1. We are The Church. 
We are not a denomination since our Founder was Jesus Christ 2000 years ago. Jesus built His Church on the Apostle Peter (Cephas-Rock) in Matt. 16:18 as a Dynastic office supported by the Holy Spirit and those Apostles and Bishops in full communion with the Bishop of Rome who holds the Keys of the Kingdom of Heaven. The Pope is the direct and unbroken successor of Peter. No other Church in the world can trace its roots through Peter to Jesus. Only the Catholic Church has this.

2. Our name is the “Catholic Church”. 
We are not just Roman Catholics. Latin and Eastern Catholics form the Catholic Church, the world’s largest single religious body and the largest Christian Church with 1.2 Billion members. The word “Catholic” means Universal; we are everywhere and for everyone, every nation, every race and every colour.

3. The Bible is a Catholic book. 
The Catholic Church, by God’s authority to bind and loose and to be led into All Truth by the Holy Spirit (Matt. 16:19), put the Canon (list) of the Bible together in the 4th Century. We chose 27 books for the New Testament out of 50+ choices, and 46 books of the Old Testament from the Septuagint as that was the Jewish Scriptures Jesus and the Apostles used for a total of 73. The words; Bible, New Testament, Old Testament were chosen by the Catholic Church to define the final terms of the Canon of Scripture. The Catholic Church put together the Bible you now use. The original Bible was intact with 73 books from 300 AD till the 16th Century. This was the Bible all Christians used (73 books) until the Protestants breakaway when they removed 7 books from the Bible and now have 66 though the Bible says we should not take anything away from it (Rev. 22:19). We still use the original Bible in our Churches.

4. Our form of Worship is called the Mass. 
This is from the Apostles who inspired by the Holy Spirit gave us this Sacred Tradition making our worship Divine in origin. No other form of Christian worship, despite its respectful nature, is divine like ours. We worship as the angels do in heaven with incense (Rev. 8:4). This was the way the Apostles worshiped and this is the way they taught us to worship. We have a heavenly worship.

5. The Eucharist (communion) is the true and real presence of Christ; body, blood, soul and divinity. 
While the species’ properties remain bread and wine to the senses, they are in whole changed into the Flesh and Blood of Christ. Through our holy priesthood with valid Apostolic succession the prayers of consecration make this change, and the one time sacrifice of Christ on Calvary is represented to the Father. Only Catholic and Orthodox Churches have a valid Priesthood with Jesus truly present in the Eucharist. All other forms of celebrating the last supper in Protestant communions are symbolic in nature as they lack a valid Priesthood.

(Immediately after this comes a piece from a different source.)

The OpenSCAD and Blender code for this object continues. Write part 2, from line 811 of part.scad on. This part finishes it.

6. We do not worship Mary or the Saints. 
We worship the one true God of the Holy Trinity (Trinity was a word invented by the Catholic Church to describe one God in three persons; Father, Son and Holy Spirit). We honor Mary and all the Saints who did the will of God and lived heroically holy lives. All Saints are created beings and therefore are not Divine and worthy of Adoration which alone belongs to God. Since nothing can separate us from the love of God (Rom. 8:35) we believe that not even death can so we believe that all Christians who have died are alive with God and together we form one big spiritual family of God which we call the body of Christ and communion of Saints. Since they are already home with God (where we hope to be someday) and see God face to face, we ask them to intercede (pray) for us just as we ask our living brothers and sisters on earth to pray for us. They are our holy siblings just as we have physical siblings. If we believe in the power of prayers of human beings like us, how much more the power of people who are in heaven praying for us. Mary and the Saints are home in heaven with God our Father.

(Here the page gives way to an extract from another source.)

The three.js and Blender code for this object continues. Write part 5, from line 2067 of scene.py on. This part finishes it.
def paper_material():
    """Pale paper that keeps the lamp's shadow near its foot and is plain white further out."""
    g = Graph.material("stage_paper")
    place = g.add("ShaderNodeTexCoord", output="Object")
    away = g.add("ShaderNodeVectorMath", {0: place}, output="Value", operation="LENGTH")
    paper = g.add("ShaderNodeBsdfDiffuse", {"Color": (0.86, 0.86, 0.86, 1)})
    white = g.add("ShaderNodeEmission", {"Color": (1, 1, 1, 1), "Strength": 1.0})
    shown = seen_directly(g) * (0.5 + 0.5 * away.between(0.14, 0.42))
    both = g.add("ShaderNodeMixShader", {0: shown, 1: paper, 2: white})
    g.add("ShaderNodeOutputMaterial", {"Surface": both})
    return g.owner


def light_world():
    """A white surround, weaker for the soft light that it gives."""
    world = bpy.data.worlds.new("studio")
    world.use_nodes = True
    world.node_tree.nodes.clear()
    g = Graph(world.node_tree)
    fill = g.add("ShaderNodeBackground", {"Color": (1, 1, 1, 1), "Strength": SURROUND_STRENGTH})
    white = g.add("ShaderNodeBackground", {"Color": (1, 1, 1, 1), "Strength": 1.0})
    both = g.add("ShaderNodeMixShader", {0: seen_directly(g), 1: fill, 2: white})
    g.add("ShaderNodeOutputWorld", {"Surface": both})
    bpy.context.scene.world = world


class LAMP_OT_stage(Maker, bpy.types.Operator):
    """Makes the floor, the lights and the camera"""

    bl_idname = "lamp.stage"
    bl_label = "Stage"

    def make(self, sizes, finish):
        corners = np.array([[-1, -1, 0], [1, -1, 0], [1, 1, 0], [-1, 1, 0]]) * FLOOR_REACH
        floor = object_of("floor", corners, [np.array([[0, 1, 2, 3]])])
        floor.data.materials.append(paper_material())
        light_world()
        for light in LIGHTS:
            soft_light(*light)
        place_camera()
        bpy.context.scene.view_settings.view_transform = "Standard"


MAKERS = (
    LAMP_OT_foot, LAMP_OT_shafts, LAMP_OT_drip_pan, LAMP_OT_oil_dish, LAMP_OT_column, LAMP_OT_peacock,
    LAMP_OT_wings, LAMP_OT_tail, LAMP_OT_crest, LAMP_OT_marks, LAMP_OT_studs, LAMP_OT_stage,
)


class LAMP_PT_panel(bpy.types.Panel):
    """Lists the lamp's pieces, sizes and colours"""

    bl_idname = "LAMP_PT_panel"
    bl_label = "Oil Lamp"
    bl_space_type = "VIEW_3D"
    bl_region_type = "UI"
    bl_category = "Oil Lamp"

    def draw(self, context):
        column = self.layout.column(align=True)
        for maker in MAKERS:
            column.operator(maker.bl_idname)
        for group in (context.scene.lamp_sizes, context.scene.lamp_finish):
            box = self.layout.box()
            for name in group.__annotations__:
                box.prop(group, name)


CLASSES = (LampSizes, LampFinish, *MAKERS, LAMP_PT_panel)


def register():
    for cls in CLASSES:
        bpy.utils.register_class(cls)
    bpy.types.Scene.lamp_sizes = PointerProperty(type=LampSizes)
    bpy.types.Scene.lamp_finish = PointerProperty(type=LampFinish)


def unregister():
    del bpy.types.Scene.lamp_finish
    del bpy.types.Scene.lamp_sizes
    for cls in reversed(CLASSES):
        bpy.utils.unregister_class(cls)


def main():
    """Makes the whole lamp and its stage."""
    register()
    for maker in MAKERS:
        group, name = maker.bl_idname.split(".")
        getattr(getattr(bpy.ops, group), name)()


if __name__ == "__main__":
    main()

7. We accept all Protestants as our separated brothers and sisters in Christ. 
Together, Catholics, Orthodox and Protestants make up the one body of Christ. The Orthodox share the most in common with the Catholic Church as they are valid churches because they have retained Apostolic succession with all seven sacraments. They are wounded by their lack of union with the Bishop of Rome who holds Primacy among all Bishops, and serves as a source of unity which the Orthodox do not enjoy. Protestants have a valid Trinitarian Baptism and they are incorporated into the body of Christ and should be deemed worthy to be called a Christian though they have not maintained a valid Priesthood nor Apostolic worship. Over time Protestantism, by its very nature, has continued to divide from one another and water down the Christian faith, form of worship and Christian moral view. Off shoots from Protestantism like Mormons, Jehovah Witnesses, Unitarian, Church of Christian Science and Oneness Pentecostals are not considered Christian and are a completely different religion.

All Christians are to blame for our disunity. The Orthodox in rejecting the Primacy of the Pope, successor of Saint Peter. The Protestants in their revolt creating many man made ecclesial communions not founded by God rejecting parts of the Apostolic Faith. The Catholic Church while having the fullness of Christian Truth, has sinned against our neighbor at times creating unrest in the body of Christ, that was in part responsible for this division.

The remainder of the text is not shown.